At STH, our first introduction to AMD EPYC was the dual EPYC 7601 configuration. Our test system originally had an AMD EPYC 7601 installed and we were planning on first publishing 1P 7601 results. As we worked through various other configurations, it became clear that while AMD is very competitive at the high-end, its mainstream offerings are competing with de-featured Xeon Silver CPUs and absolutely obliterate what Intel is offering. Addressing the obvious, one has to be willing to be different at their job and deviate from purchasing Intel x86 to buy AMD instead. Here one can take solace in the fact that the AMD EPYC 7351P is not marginally better than the Intel Xeon Silver single (and low-end dual) socket offerings, but instead, there is an enormous chasm created by Intel’s conservative product offerings in the Xeon Silver space versus AMD’s aggressive moves in the mainstream market with the EPYC 7351P. While the EPYC 7351P looks impressive compared to Xeon Silver, we are soon going to show the EPYC 7401(P) numbers that will make you pause.

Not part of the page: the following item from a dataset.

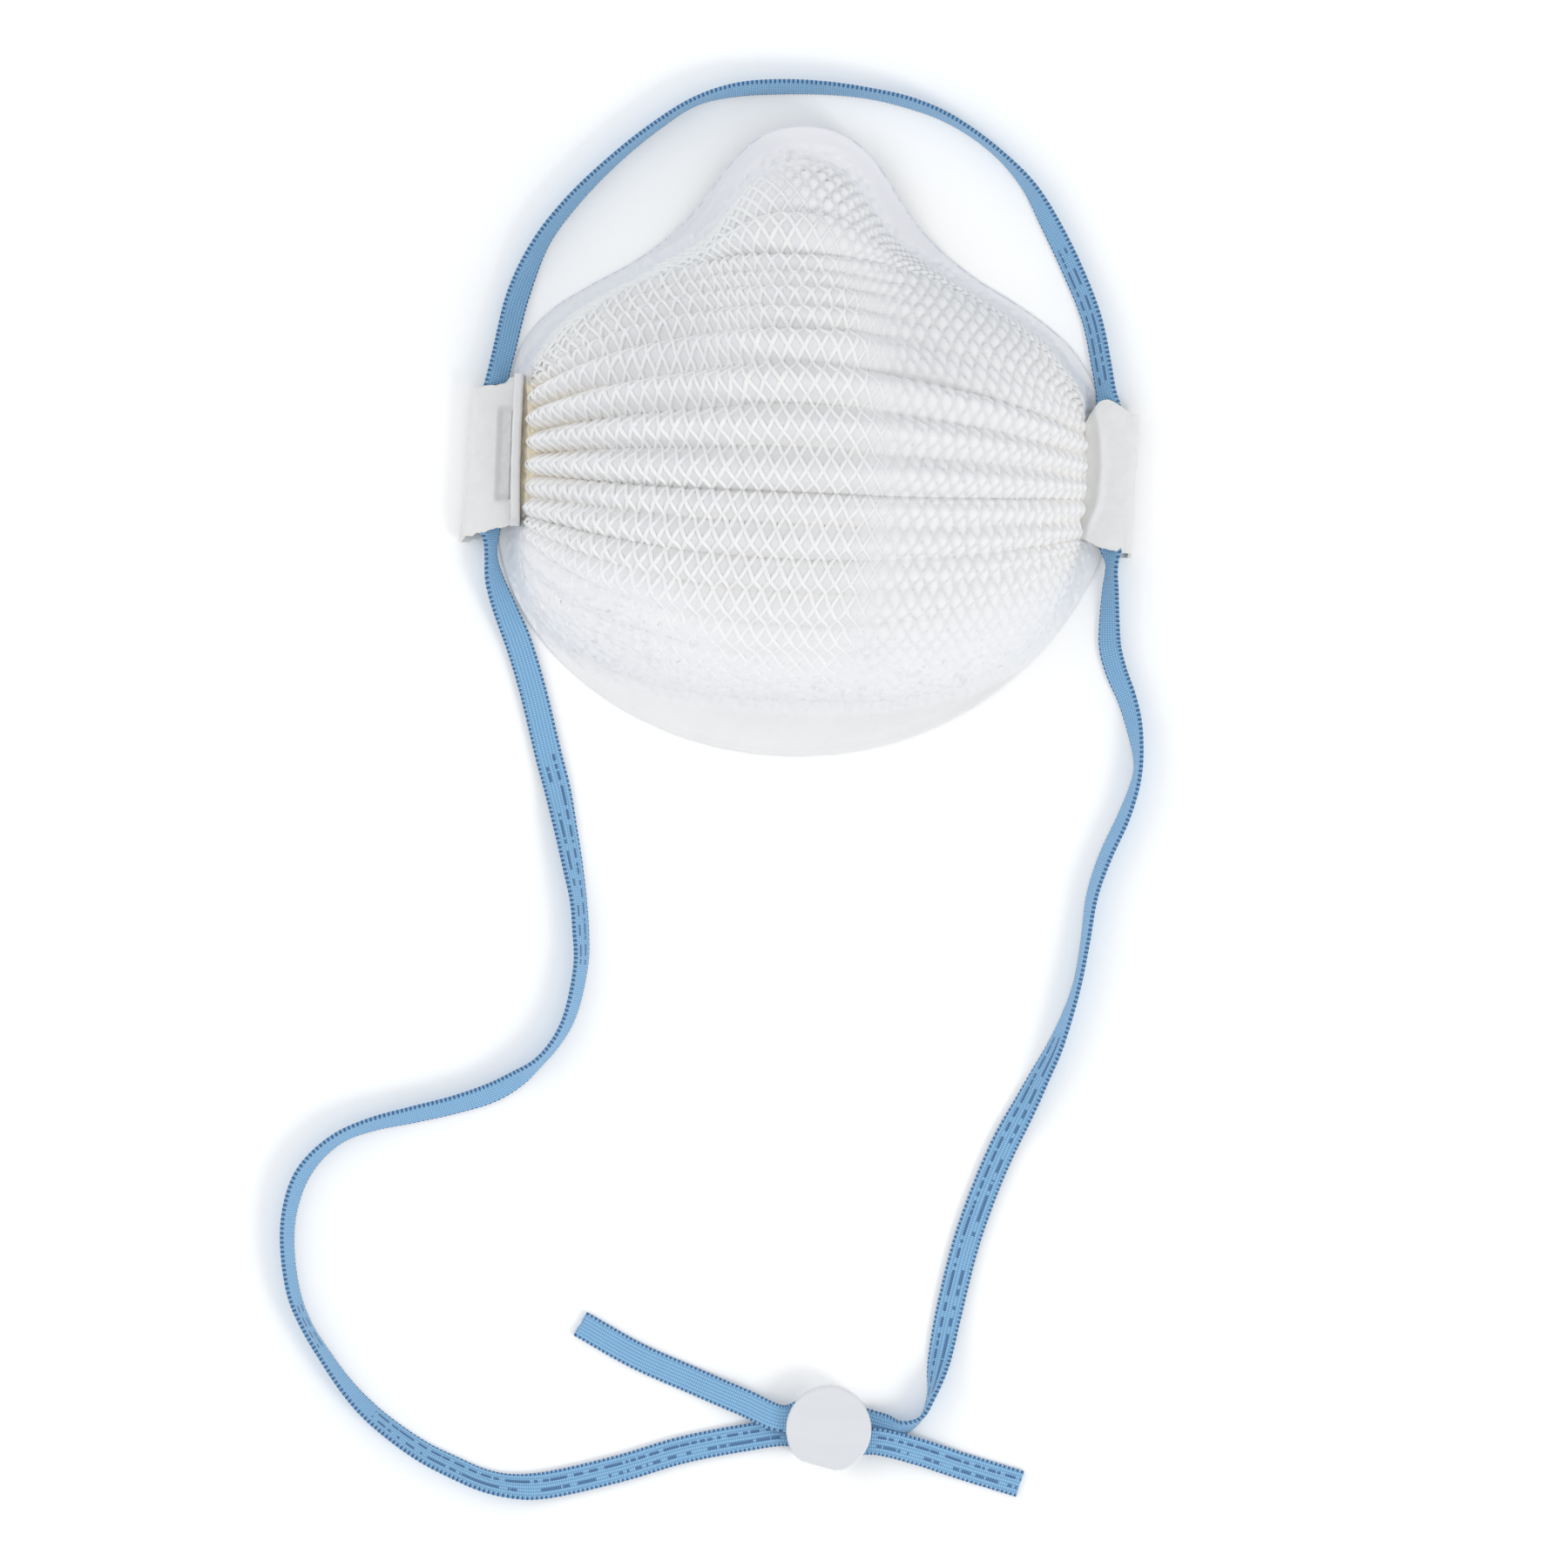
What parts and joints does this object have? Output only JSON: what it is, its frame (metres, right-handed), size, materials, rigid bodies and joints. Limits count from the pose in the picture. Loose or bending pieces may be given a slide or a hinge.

We also run our own hosting cluster that is currently all Intel-based. AMD EPYC platform maturity and our experience with the Tyan Transport SX TN70A-B8026 thus far means we will be adding AMD EPYC in the next round of upgrades in Q4 2017/ Q1 2018. AMD systems and CPUs are starting to hit the channel for smaller buyers like us. We now have systems from several different vendors already up and running in the lab and the overall platform maturity has come a long way since June.